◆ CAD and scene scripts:
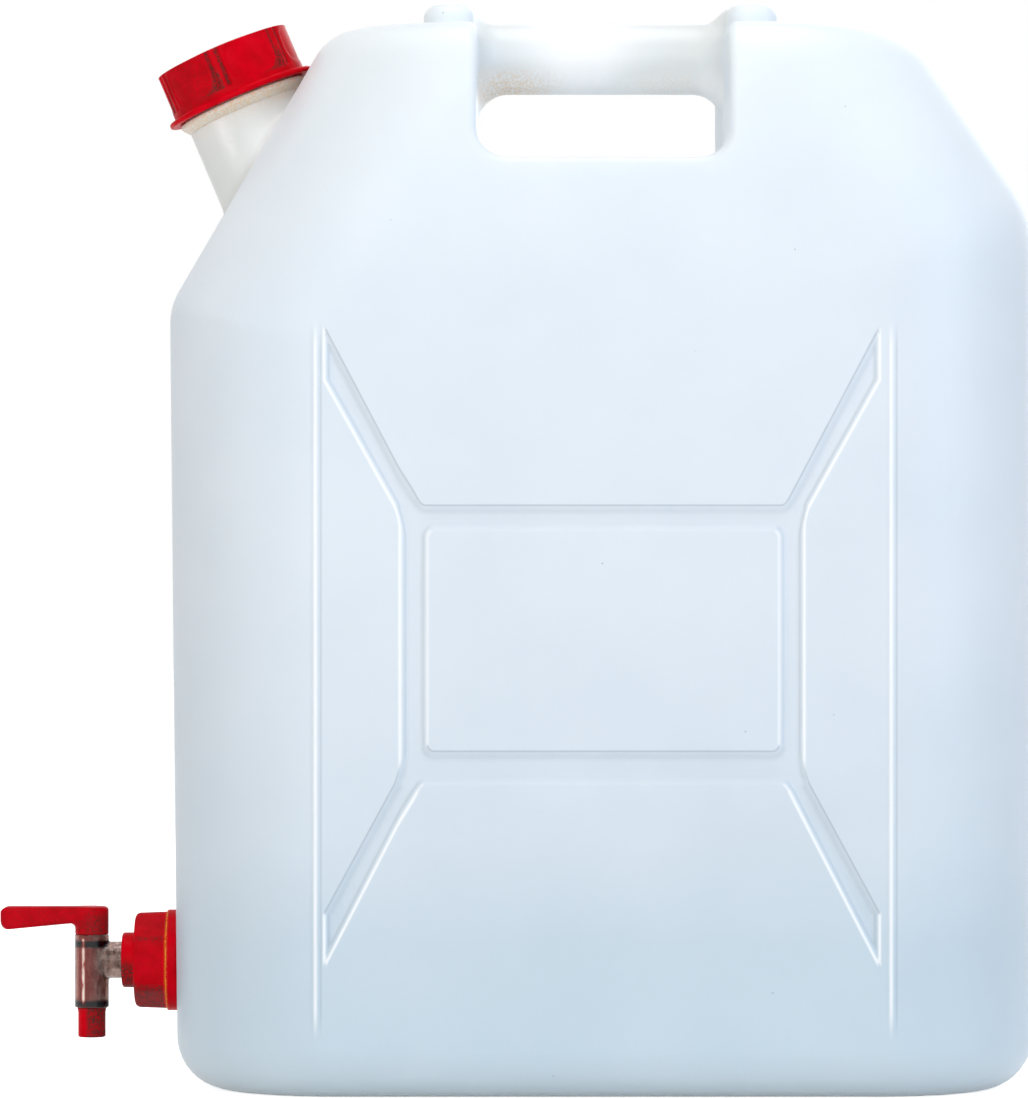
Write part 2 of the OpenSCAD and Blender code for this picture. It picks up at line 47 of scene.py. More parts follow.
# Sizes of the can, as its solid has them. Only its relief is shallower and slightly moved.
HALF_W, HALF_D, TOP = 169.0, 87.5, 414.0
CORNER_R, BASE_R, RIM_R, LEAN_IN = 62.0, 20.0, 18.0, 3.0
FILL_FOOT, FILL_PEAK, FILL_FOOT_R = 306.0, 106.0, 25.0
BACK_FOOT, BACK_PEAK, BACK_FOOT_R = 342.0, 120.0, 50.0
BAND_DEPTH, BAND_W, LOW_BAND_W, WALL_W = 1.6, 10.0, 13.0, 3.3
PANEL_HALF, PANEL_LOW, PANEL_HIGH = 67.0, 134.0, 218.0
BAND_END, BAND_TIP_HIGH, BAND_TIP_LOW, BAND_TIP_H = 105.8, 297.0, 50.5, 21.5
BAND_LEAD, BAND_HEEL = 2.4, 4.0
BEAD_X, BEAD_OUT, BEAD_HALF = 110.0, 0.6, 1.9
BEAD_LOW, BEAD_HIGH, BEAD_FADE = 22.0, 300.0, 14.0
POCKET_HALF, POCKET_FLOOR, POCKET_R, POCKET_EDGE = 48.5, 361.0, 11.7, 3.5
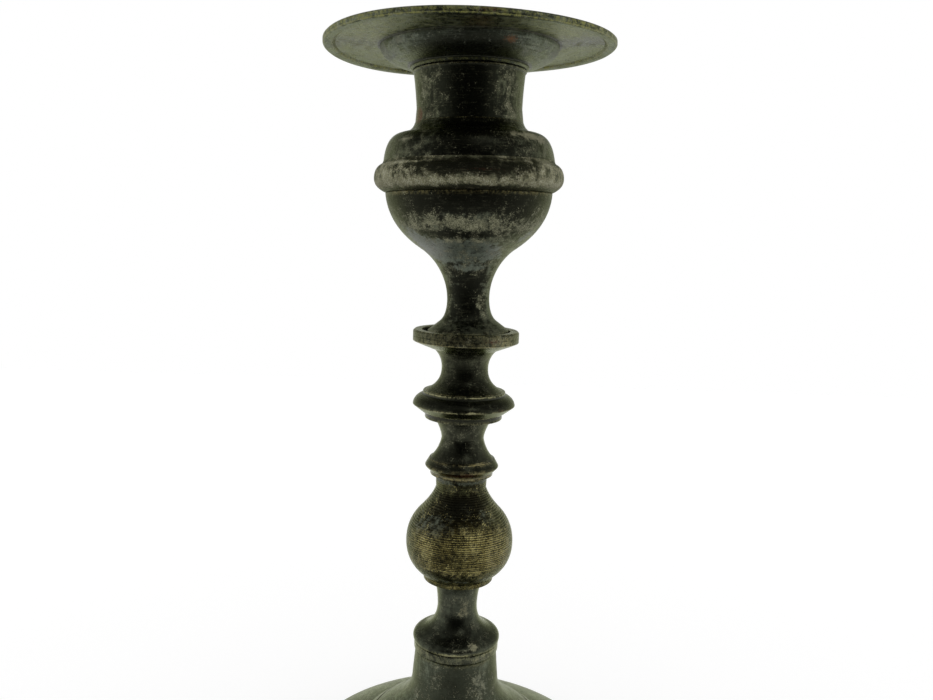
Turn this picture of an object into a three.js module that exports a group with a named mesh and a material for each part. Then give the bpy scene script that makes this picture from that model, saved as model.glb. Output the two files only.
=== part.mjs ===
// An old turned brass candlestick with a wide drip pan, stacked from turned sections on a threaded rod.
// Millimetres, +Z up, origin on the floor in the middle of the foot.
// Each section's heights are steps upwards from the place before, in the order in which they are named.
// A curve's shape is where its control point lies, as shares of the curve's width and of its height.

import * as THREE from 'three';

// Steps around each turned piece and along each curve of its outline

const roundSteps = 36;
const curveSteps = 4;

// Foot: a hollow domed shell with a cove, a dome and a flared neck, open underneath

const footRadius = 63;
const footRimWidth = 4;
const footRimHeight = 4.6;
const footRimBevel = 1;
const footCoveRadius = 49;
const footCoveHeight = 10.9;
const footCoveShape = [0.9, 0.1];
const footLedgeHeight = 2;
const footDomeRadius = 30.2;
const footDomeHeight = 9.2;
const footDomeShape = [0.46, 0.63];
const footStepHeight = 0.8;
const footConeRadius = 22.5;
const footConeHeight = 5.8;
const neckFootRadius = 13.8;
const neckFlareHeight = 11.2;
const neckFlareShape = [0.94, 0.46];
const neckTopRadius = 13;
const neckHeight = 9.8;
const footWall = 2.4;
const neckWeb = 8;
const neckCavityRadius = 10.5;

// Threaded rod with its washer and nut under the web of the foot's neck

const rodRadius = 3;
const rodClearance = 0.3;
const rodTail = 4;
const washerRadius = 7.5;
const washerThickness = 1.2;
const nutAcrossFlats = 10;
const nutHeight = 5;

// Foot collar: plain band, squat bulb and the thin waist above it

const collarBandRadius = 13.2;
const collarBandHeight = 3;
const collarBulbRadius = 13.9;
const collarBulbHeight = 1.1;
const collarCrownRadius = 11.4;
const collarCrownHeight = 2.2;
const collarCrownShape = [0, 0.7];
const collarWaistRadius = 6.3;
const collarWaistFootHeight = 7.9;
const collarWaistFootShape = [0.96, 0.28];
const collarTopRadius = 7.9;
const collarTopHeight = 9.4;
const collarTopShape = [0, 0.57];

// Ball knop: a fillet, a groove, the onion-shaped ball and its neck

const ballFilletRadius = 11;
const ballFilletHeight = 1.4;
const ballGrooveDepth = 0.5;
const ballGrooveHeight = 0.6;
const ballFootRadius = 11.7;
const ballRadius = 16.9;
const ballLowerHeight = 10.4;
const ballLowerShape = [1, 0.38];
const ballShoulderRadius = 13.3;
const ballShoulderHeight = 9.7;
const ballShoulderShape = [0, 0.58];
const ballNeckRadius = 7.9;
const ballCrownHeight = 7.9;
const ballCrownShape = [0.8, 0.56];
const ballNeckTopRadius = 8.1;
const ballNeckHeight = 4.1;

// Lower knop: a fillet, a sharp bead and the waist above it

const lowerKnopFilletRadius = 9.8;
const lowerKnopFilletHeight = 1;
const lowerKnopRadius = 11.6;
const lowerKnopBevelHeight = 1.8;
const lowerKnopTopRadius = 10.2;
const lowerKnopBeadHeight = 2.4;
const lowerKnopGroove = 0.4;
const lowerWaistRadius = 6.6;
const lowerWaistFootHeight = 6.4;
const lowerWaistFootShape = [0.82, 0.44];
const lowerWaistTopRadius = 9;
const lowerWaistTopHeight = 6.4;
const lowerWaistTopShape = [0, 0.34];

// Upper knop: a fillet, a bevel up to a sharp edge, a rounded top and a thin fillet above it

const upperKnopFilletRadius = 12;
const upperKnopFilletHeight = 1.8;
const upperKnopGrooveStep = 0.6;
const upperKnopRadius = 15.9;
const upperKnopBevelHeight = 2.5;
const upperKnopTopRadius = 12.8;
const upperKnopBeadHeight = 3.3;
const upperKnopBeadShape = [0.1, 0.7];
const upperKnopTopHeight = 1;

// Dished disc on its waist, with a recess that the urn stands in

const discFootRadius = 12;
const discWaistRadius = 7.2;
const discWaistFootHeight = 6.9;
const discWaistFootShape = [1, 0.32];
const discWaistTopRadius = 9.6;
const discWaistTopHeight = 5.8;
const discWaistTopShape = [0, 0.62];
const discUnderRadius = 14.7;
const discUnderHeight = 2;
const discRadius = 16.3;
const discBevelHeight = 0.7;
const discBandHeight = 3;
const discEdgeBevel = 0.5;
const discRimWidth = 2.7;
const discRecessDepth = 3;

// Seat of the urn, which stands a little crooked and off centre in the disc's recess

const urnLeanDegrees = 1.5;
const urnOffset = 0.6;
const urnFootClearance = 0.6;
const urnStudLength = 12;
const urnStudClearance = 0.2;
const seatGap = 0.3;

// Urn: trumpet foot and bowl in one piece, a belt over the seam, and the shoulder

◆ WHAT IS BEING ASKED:
Output the data above exactly, please, line for line.

◆ SOLUTION BELOW:
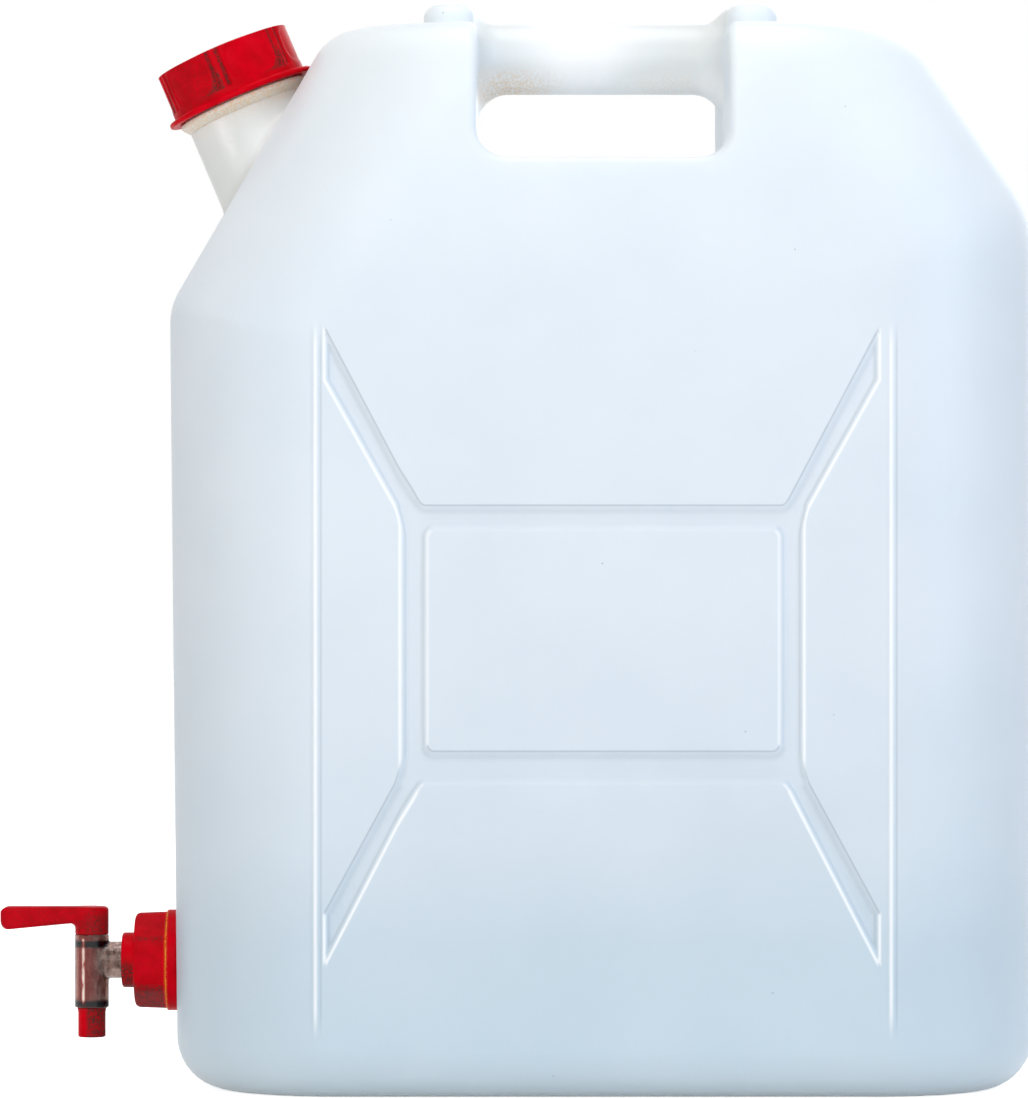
Write part 2 of the OpenSCAD and Blender code for this picture. It picks up at line 47 of scene.py. More parts follow.
# Sizes of the can, as its solid has them. Only its relief is shallower and slightly moved.
HALF_W, HALF_D, TOP = 169.0, 87.5, 414.0
CORNER_R, BASE_R, RIM_R, LEAN_IN = 62.0, 20.0, 18.0, 3.0
FILL_FOOT, FILL_PEAK, FILL_FOOT_R = 306.0, 106.0, 25.0
BACK_FOOT, BACK_PEAK, BACK_FOOT_R = 342.0, 120.0, 50.0
BAND_DEPTH, BAND_W, LOW_BAND_W, WALL_W = 1.6, 10.0, 13.0, 3.3
PANEL_HALF, PANEL_LOW, PANEL_HIGH = 67.0, 134.0, 218.0
BAND_END, BAND_TIP_HIGH, BAND_TIP_LOW, BAND_TIP_H = 105.8, 297.0, 50.5, 21.5
BAND_LEAD, BAND_HEEL = 2.4, 4.0
BEAD_X, BEAD_OUT, BEAD_HALF = 110.0, 0.6, 1.9
BEAD_LOW, BEAD_HIGH, BEAD_FADE = 22.0, 300.0, 14.0
POCKET_HALF, POCKET_FLOOR, POCKET_R, POCKET_EDGE = 48.5, 361.0, 11.7, 3.5
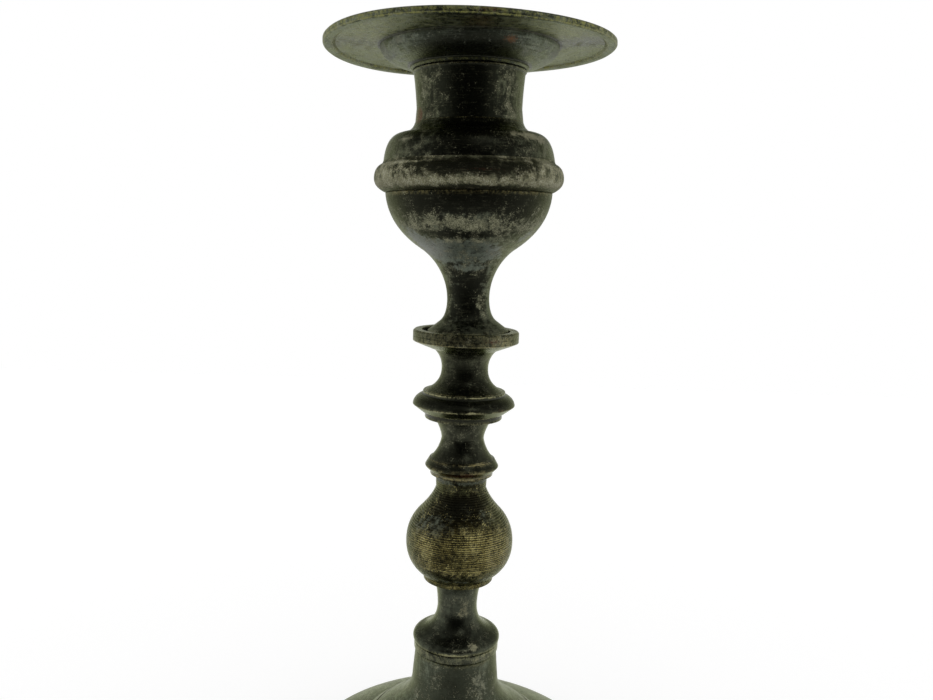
Turn this picture of an object into a three.js module that exports a group with a named mesh and a material for each part. Then give the bpy scene script that makes this picture from that model, saved as model.glb. Output the two files only.
=== part.mjs ===
// An old turned brass candlestick with a wide drip pan, stacked from turned sections on a threaded rod.
// Millimetres, +Z up, origin on the floor in the middle of the foot.
// Each section's heights are steps upwards from the place before, in the order in which they are named.
// A curve's shape is where its control point lies, as shares of the curve's width and of its height.

import * as THREE from 'three';

// Steps around each turned piece and along each curve of its outline

const roundSteps = 36;
const curveSteps = 4;

// Foot: a hollow domed shell with a cove, a dome and a flared neck, open underneath

const footRadius = 63;
const footRimWidth = 4;
const footRimHeight = 4.6;
const footRimBevel = 1;
const footCoveRadius = 49;
const footCoveHeight = 10.9;
const footCoveShape = [0.9, 0.1];
const footLedgeHeight = 2;
const footDomeRadius = 30.2;
const footDomeHeight = 9.2;
const footDomeShape = [0.46, 0.63];
const footStepHeight = 0.8;
const footConeRadius = 22.5;
const footConeHeight = 5.8;
const neckFootRadius = 13.8;
const neckFlareHeight = 11.2;
const neckFlareShape = [0.94, 0.46];
const neckTopRadius = 13;
const neckHeight = 9.8;
const footWall = 2.4;
const neckWeb = 8;
const neckCavityRadius = 10.5;

// Threaded rod with its washer and nut under the web of the foot's neck

const rodRadius = 3;
const rodClearance = 0.3;
const rodTail = 4;
const washerRadius = 7.5;
const washerThickness = 1.2;
const nutAcrossFlats = 10;
const nutHeight = 5;

// Foot collar: plain band, squat bulb and the thin waist above it

const collarBandRadius = 13.2;
const collarBandHeight = 3;
const collarBulbRadius = 13.9;
const collarBulbHeight = 1.1;
const collarCrownRadius = 11.4;
const collarCrownHeight = 2.2;
const collarCrownShape = [0, 0.7];
const collarWaistRadius = 6.3;
const collarWaistFootHeight = 7.9;
const collarWaistFootShape = [0.96, 0.28];
const collarTopRadius = 7.9;
const collarTopHeight = 9.4;
const collarTopShape = [0, 0.57];

// Ball knop: a fillet, a groove, the onion-shaped ball and its neck

const ballFilletRadius = 11;
const ballFilletHeight = 1.4;
const ballGrooveDepth = 0.5;
const ballGrooveHeight = 0.6;
const ballFootRadius = 11.7;
const ballRadius = 16.9;
const ballLowerHeight = 10.4;
const ballLowerShape = [1, 0.38];
const ballShoulderRadius = 13.3;
const ballShoulderHeight = 9.7;
const ballShoulderShape = [0, 0.58];
const ballNeckRadius = 7.9;
const ballCrownHeight = 7.9;
const ballCrownShape = [0.8, 0.56];
const ballNeckTopRadius = 8.1;
const ballNeckHeight = 4.1;

// Lower knop: a fillet, a sharp bead and the waist above it

const lowerKnopFilletRadius = 9.8;
const lowerKnopFilletHeight = 1;
const lowerKnopRadius = 11.6;
const lowerKnopBevelHeight = 1.8;
const lowerKnopTopRadius = 10.2;
const lowerKnopBeadHeight = 2.4;
const lowerKnopGroove = 0.4;
const lowerWaistRadius = 6.6;
const lowerWaistFootHeight = 6.4;
const lowerWaistFootShape = [0.82, 0.44];
const lowerWaistTopRadius = 9;
const lowerWaistTopHeight = 6.4;
const lowerWaistTopShape = [0, 0.34];

// Upper knop: a fillet, a bevel up to a sharp edge, a rounded top and a thin fillet above it

const upperKnopFilletRadius = 12;
const upperKnopFilletHeight = 1.8;
const upperKnopGrooveStep = 0.6;
const upperKnopRadius = 15.9;
const upperKnopBevelHeight = 2.5;
const upperKnopTopRadius = 12.8;
const upperKnopBeadHeight = 3.3;
const upperKnopBeadShape = [0.1, 0.7];
const upperKnopTopHeight = 1;

// Dished disc on its waist, with a recess that the urn stands in

const discFootRadius = 12;
const discWaistRadius = 7.2;
const discWaistFootHeight = 6.9;
const discWaistFootShape = [1, 0.32];
const discWaistTopRadius = 9.6;
const discWaistTopHeight = 5.8;
const discWaistTopShape = [0, 0.62];
const discUnderRadius = 14.7;
const discUnderHeight = 2;
const discRadius = 16.3;
const discBevelHeight = 0.7;
const discBandHeight = 3;
const discEdgeBevel = 0.5;
const discRimWidth = 2.7;
const discRecessDepth = 3;

// Seat of the urn, which stands a little crooked and off centre in the disc's recess

const urnLeanDegrees = 1.5;
const urnOffset = 0.6;
const urnFootClearance = 0.6;
const urnStudLength = 12;
const urnStudClearance = 0.2;
const seatGap = 0.3;

// Urn: trumpet foot and bowl in one piece, a belt over the seam, and the shoulder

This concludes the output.